Returning to 170 Russell was like a rush of nostalgia for me. Memories of old gigs and dirty club nights on a Saturday. Nostalgia was certainly the key for this evening’s entertainment, as both The Crystal Method and his support act Black Cab dealt in it as their main theme.

Opening the show was Melbourne’s own Black Cab, a three-piece electronica group with classic roots. With clear inspiration from New Order, the band dealt a constant vibe for their entire set. The drummer played almost entirely 16th notes for the whole show, an incredibly bold move for a live band. That kind of rhythmic consistency is generally limited to raves and prog shows. In this case, it held a strong backbeat and pace for a crowd of mostly 50-somethings to bop along to. Layering on synth pads, arpeggios and effects, the band built a danceable sound with a bright palette.
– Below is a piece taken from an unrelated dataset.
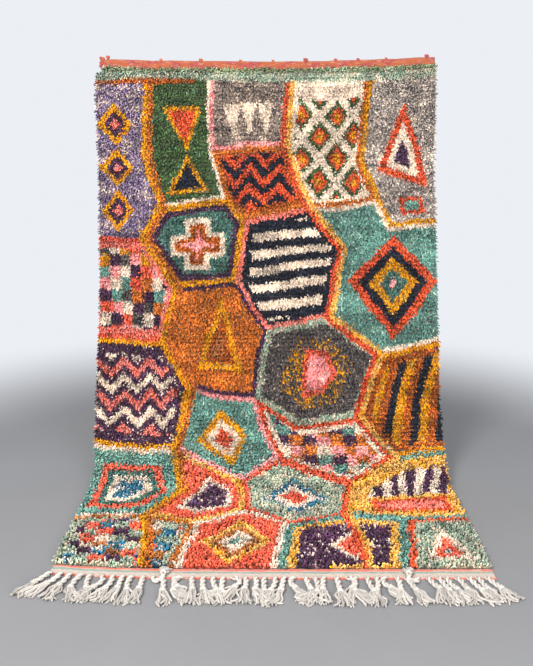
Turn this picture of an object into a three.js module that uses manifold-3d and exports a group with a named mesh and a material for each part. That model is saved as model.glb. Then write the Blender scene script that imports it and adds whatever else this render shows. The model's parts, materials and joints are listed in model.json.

About 10 minutes into the set, the singer began to add a layer of ambient vocals, adding to an already solid sound.

With every song gradually evolving into the next, it was a surprise when their set ended, as it felt like one fantastic long dance hit drawing me further and further in.

Once the main act began, there was almost no stopping him. What was once a duo, is now one man (Scott Kirkland), and The Crystal Method lives on through him. Taking us back to the 90s, to the height of the Big Beat movement, the show was a non-stop rave-ride through the soundscape that defined the genre and the era. The sound featured sampled guitars, huge drums, massive basslines and all contrasted fantastically with insane visuals. These featured spacey sci-fi worlds, cityscapes and even concert footage from stadium shows of yesteryear. It felt like a journey to another time, and I was invited along for the ride.

Half-way through the set, Kirkland took to the microphone to pay tribute to fellow big beat icon, Keith Flint, of The Prodigy fame, who unfortunately passed away in early 2019. He played their mega hit Firestarter, which then blew the lid off an already insane crowd.

Finishing off the show with the hits of Busy Child, Name of the Game and more was the obvious choice, but still sunk in deep with the audience of diehard fans. The real skill was in creating an almost two-hour set of constant big beat bangers, remixes and classics to bring the house down on a night of nostalgia, rave and pure ecstasy.